Halo 3 sold $170 million in its first 24 hours of sales when it was launched on September 26, beating out previous record-holder movie Spiderman 3 for the title as biggest entertainment launch ever (of course Spidey 3 was a piece of crap, so it was just a matter of time). This shows how so NOT niche video games now are - they are going head to head with more traditional (read ‘dull’) forms of entertainment competing for the attention and pocket money of the fickle youths. And winning.

‘The Heartbreak Kid’ made $14million in its opening weekend, versus an expected $20-25million. And overall, box office receipts in October is down down down - it’s lowest level since 1999. Studio execs have been wondering aloud whether the success of Halo 3 can be blamed for the lackluster performance.

But we think there might be another explanation. Crap movies. Yes, Stiller’s movie (a project from the Farrelly brothers who worked with him on ‘Something Sticky About Mary’) just isn’t that good. The critics have panned it. If it was a good movie, the video game could wait a few hours. And there’s not much else out there to lure someone into the theater to kill a couple of hours on a Friday or Saturday night.
It’s all about content. And Bungie Studios, the newly independent studio that created the Halo series, got it right, while Dreamworks, the studio that produced the Stiller stinker, just didn’t .

So, movie men, ad people and anybody else in the content business, stop blaming external factors for your failures and start raising your quality standards. Then the people will come flooding back.


Shift

Three interesting stories that caught my eye in the last few days:

1. From today’s Los Angeles Times - now that Neilsen is for the first time ever measuring ratings not just of TV that people watch when it is broadcast but also the shows that people “time shift” - er, that means use a Digital Video Recorder to record - shows that might otherwise have been a ratings flop and be taken off the screens, might get some good scores because people are watching them later. So it’s like a stay of execution! Cool.

2. From today’s Ad Age - Rio De Janeiro has decided to ban outdoor advertising, as other big Brazilian city Sao Paulo has done, as a way to reduce “visual pollution.” Other cities around the world have taken similar steps and Ad Age asks if this may be the shape of things to come. I sort of hope so.

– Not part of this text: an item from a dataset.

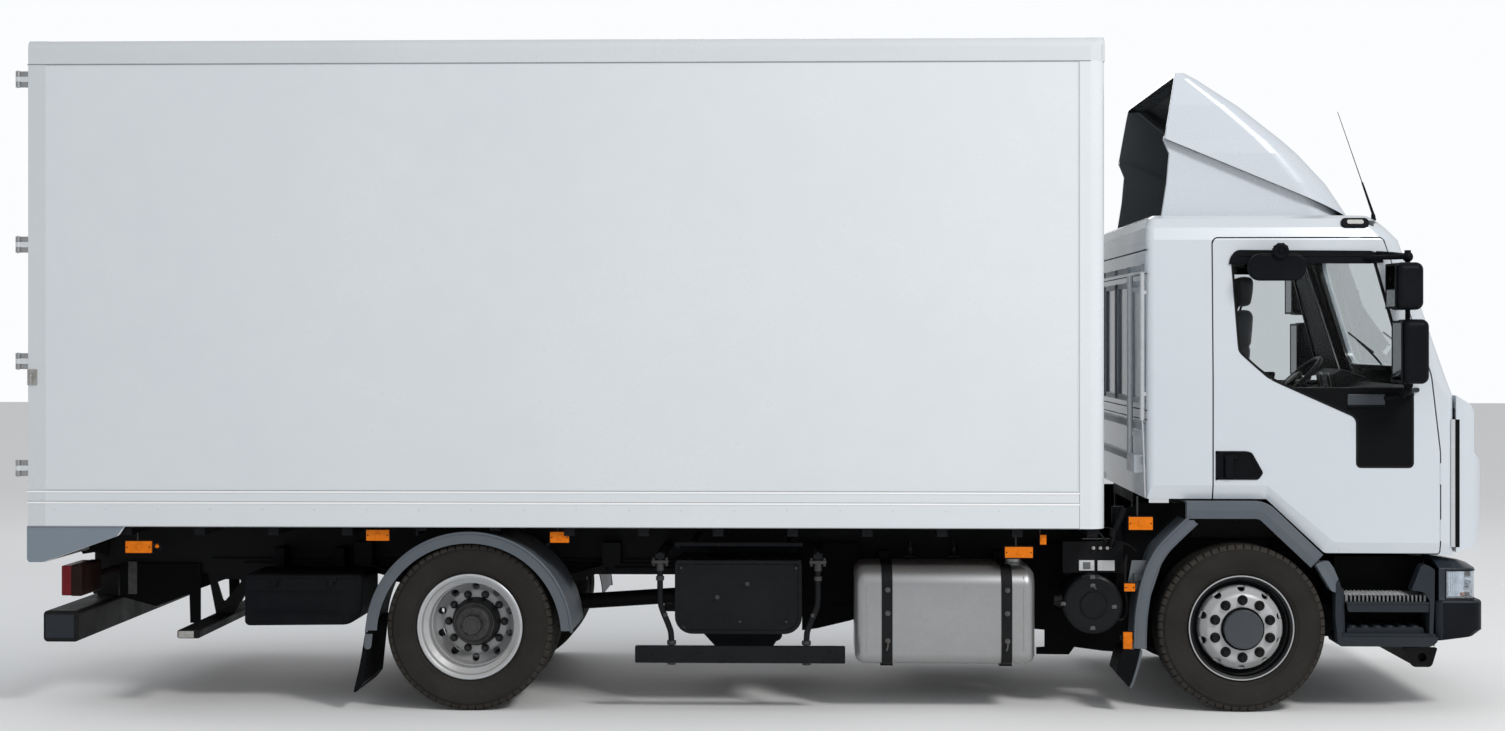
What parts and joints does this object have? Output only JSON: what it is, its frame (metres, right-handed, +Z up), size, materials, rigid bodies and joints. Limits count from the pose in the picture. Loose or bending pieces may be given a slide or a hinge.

3. From every media source everywhere last week - Mark Zuckerberg, CEO of Facebook.com, is thinking of selling 5% of the social networking website he founded for a price that would value the whole thing at about $10 billion. And Zuckerberg is still in his early 20’s. Wow, he’s my hero: not just for creating a great website that people have been drawn to in their millions, but for not selling to Yahoo! last year for a measly billion dollars.

What do all of these stories have in common, I hear you ask?

Well, clearly the shift from old intrusive media formats to new ones that rely on consumers coming to them and not the other way around, contniues. Old media - like big billboards that shout a simplistic mesage in big letters - are a dying breed. Consumers have the controls and are consuming content when they want it, not when it’s fed to them. DVR’s alow them to watch the TV shows they like when they’re good a ready, not when the broadcasters tell them too. Facebook understands the value of loyal consumers that want to hang out with their friends online.

For people who don’t see one another that often and hate the formality of occasional emails or phone calls, Facebook is a fun and effective ways to stay in touch. For marketers and content creators - for they are one - to succeed they need to recognize thhe shift in power from corporation to consumer and come up with the goods that people want. Sounds obvious, but there’s a whole lot of feet-dragging going on.


Second Life Mimics Real Life

I’m convinced that the worlds of social networking and multiplayer online games (MMOGs) will soon be one.

They moved a step closer today. It was annouced that superbig Japanese ad agency Dentsu (bless you!) is putting a virtual Tokyo on marketers’ favorite alternate univese, Second Life. They paid many Yen for the virtual landspace, but are convinced the investment will reap big rewards from brands who wish to have a presence in their new virtual city.

It’s funny, but the online virtual worlds found in MMOGs - of which Second Life is loosely one - are usually strange and mystical ones that offer an escape from the humdrom of everyday “real” life, but in Second Life one is being created that more and more is starting to resemble the Real Thing (now there’s an idea - a world EXACTLY like our own called “The Real Thing” and sponsored by Coke). Soon they’ll be so similar, there’ll be little point in going to visit the virtual version. Or will it be the other way around….?


Really Dull Way to Show Ads on YouTube

I was pretty uninspired by the sound of Google’s new ad service on YouTube that was announced Tuesday. The way it’s described in the media, about 15-seconds into the video a semi-transparent image appears on the bottom portion of the screen, inviting viewers to click for more information. It disappears after 10 seconds if the viewer doesn’t respond and the viewer can rid of it earlier if desired.

I thought companies like Google got the need to move away intrusive ads. With its Adwords program had found an innovative - and hugely lucrative way - to show “sponsored links” without getting in the way. Yes, apparently Google’s data shows that people don’t mind ads on YouTube, but if that’s the best the Big G can do then I’m not impressed. For years now the TV boys have been using this method of putting ads on the bottom of their shows to plug the next one or some upcoming special, and it ain’t that pretty.

Far more interesting is the idea that you, as a online video viewer, can click things in the video itself to find out more. The technology is available now and it would be fun not knowing by clicking onto something what comes up. Do you remember when VH1 was good they had those bubbles that would pop up on music videos giving spurious info about the person dancing in the background or whatever? Why can’t YouTube do the same, but with the viewer doing the searching? Some clicks could lead to inance and noncommercial funny factoids and others to retailers websites.

Let the viewer do some of the work - they’ll love you for it. If Punk Marketing is about anything it’s about consumers being active participants the conversation not just passive recipients of the information.